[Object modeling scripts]
· · · ·

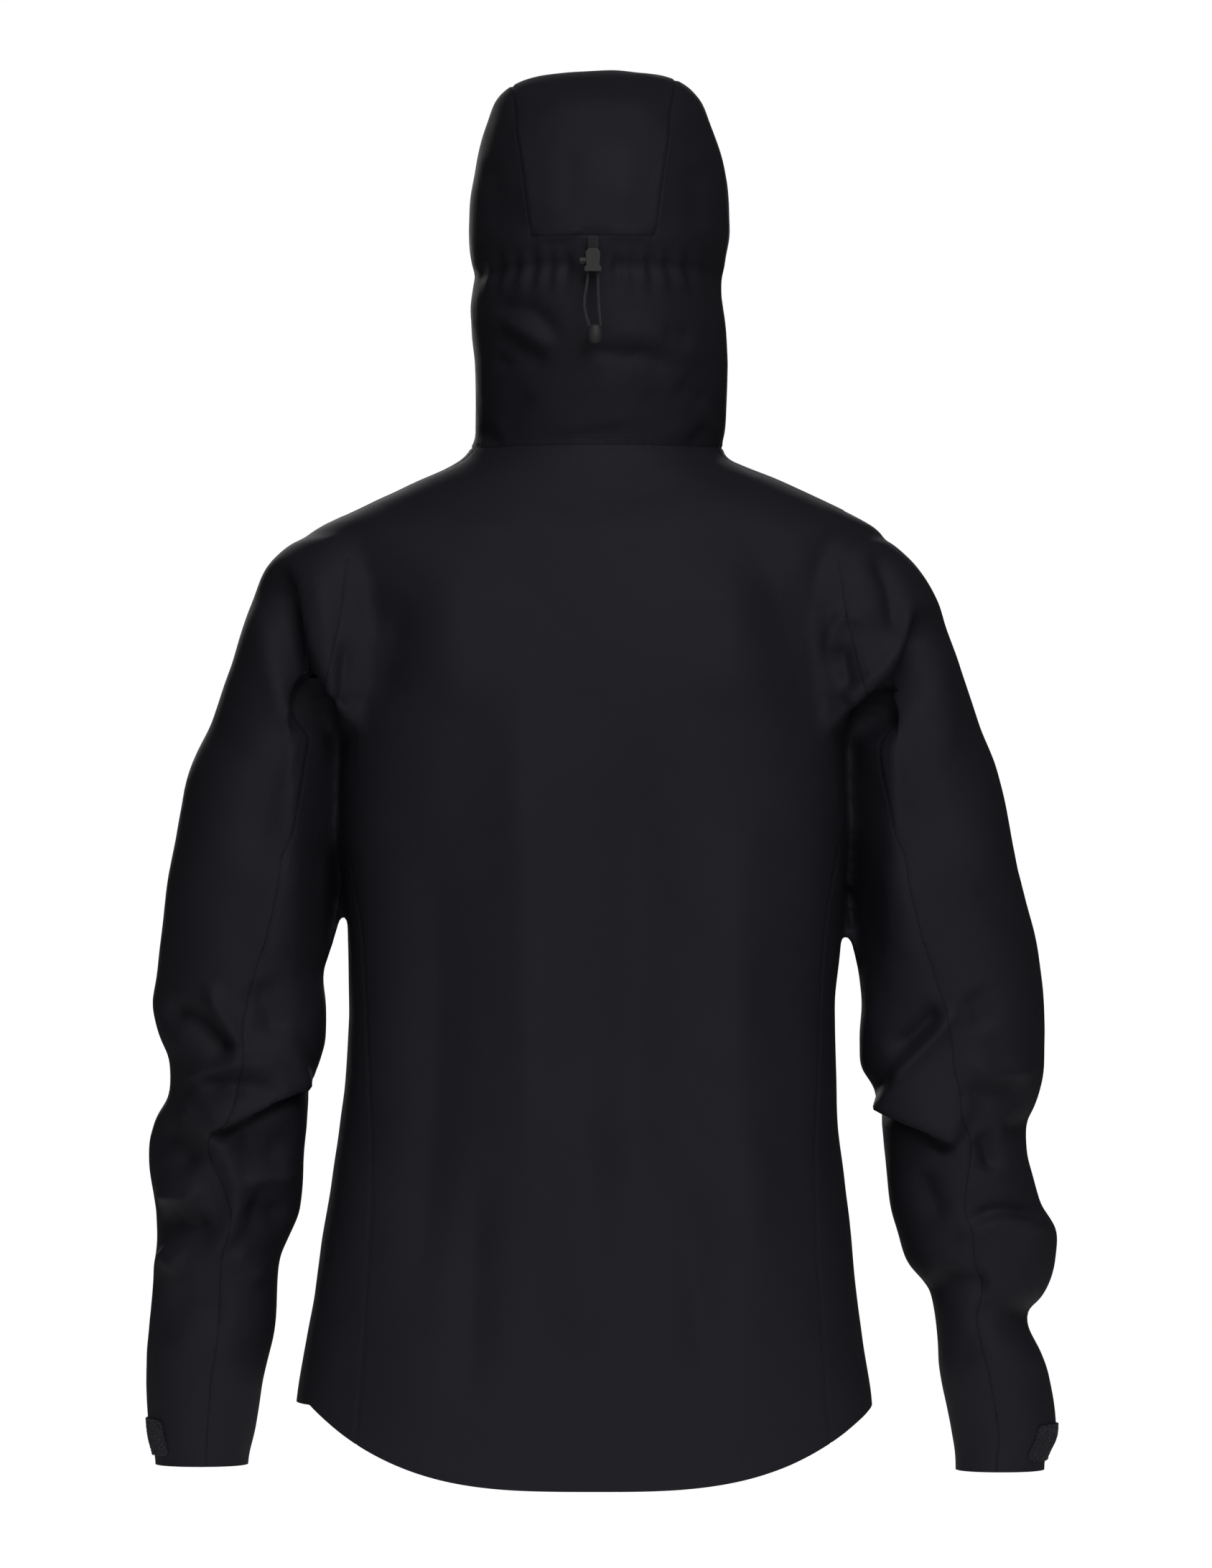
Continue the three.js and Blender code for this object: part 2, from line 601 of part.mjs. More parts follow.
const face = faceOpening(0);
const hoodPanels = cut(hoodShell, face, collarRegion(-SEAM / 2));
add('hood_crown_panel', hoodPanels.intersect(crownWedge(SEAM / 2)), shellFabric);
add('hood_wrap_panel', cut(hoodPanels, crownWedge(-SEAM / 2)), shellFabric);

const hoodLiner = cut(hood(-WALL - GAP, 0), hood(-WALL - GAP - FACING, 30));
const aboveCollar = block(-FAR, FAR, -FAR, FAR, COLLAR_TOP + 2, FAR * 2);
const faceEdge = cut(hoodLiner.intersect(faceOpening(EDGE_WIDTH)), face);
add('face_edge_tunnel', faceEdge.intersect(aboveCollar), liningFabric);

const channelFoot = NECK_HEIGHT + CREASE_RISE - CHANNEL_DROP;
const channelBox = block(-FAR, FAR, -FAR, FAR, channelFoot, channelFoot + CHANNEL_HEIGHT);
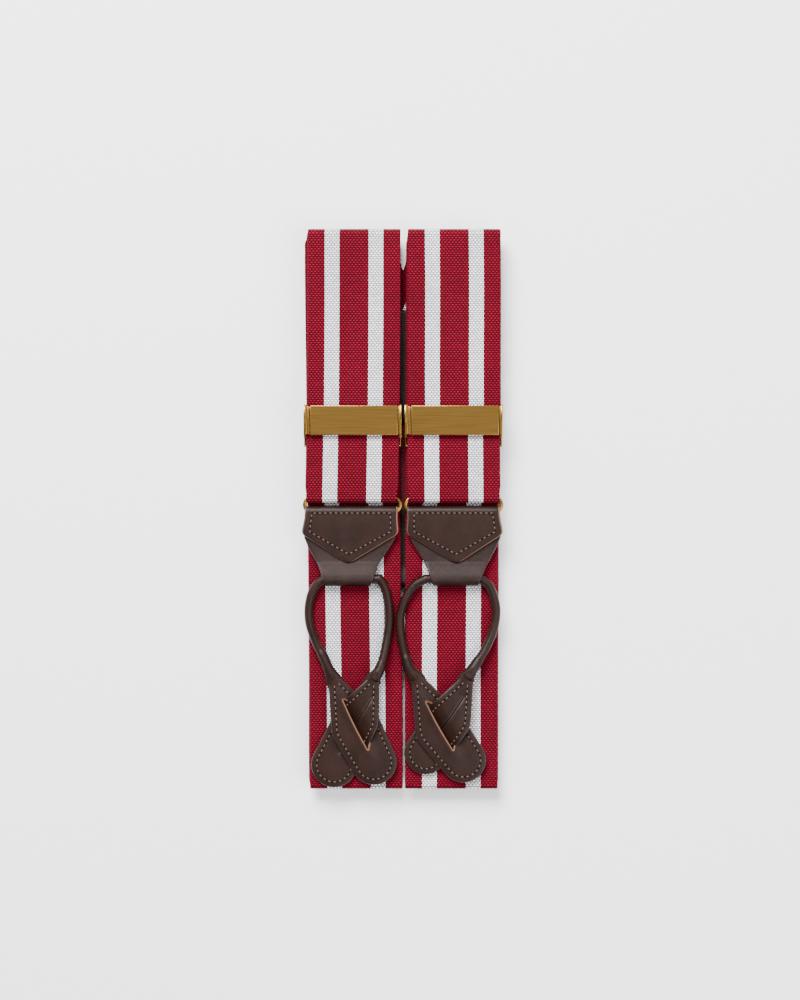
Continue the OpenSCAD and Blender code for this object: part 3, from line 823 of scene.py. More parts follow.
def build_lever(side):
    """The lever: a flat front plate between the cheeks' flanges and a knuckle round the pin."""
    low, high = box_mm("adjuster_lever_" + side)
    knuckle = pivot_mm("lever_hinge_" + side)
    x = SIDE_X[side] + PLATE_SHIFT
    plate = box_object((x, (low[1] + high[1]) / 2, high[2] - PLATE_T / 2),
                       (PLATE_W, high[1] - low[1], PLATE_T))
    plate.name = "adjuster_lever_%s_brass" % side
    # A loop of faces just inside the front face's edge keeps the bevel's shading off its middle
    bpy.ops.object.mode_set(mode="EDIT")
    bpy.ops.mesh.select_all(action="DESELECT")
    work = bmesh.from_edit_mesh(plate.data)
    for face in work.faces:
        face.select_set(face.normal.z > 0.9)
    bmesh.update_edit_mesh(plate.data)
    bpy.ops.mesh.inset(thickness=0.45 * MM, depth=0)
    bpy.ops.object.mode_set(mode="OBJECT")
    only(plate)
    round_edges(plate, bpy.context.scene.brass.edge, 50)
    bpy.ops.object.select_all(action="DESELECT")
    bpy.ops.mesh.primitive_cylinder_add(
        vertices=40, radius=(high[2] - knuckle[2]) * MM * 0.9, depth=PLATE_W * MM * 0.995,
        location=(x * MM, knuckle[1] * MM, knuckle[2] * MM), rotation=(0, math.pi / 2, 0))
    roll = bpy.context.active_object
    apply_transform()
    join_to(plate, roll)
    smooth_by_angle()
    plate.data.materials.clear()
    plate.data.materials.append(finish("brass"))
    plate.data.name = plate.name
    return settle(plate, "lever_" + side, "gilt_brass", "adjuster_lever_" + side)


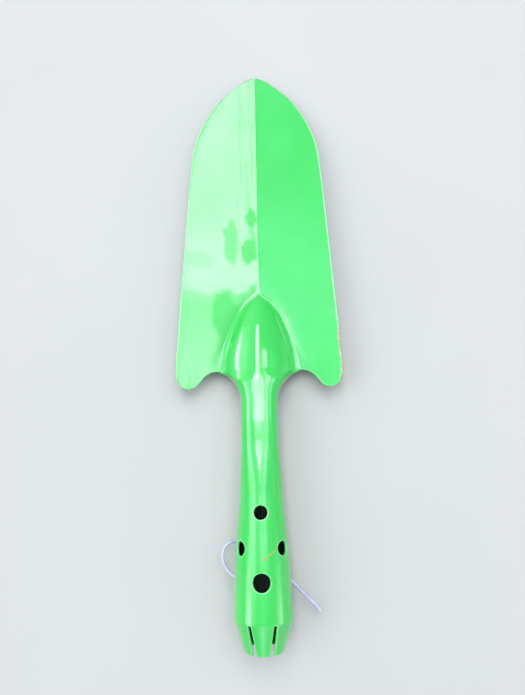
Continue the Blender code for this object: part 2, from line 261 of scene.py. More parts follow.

· · · ·

Exercise
Where a line in the entries holds the word "follow", copy that line.

Result
Continue the three.js and Blender code for this object: part 2, from line 601 of part.mjs. More parts follow.
Continue the OpenSCAD and Blender code for this object: part 3, from line 823 of scene.py. More parts follow.
Continue the Blender code for this object: part 2, from line 261 of scene.py. More parts follow.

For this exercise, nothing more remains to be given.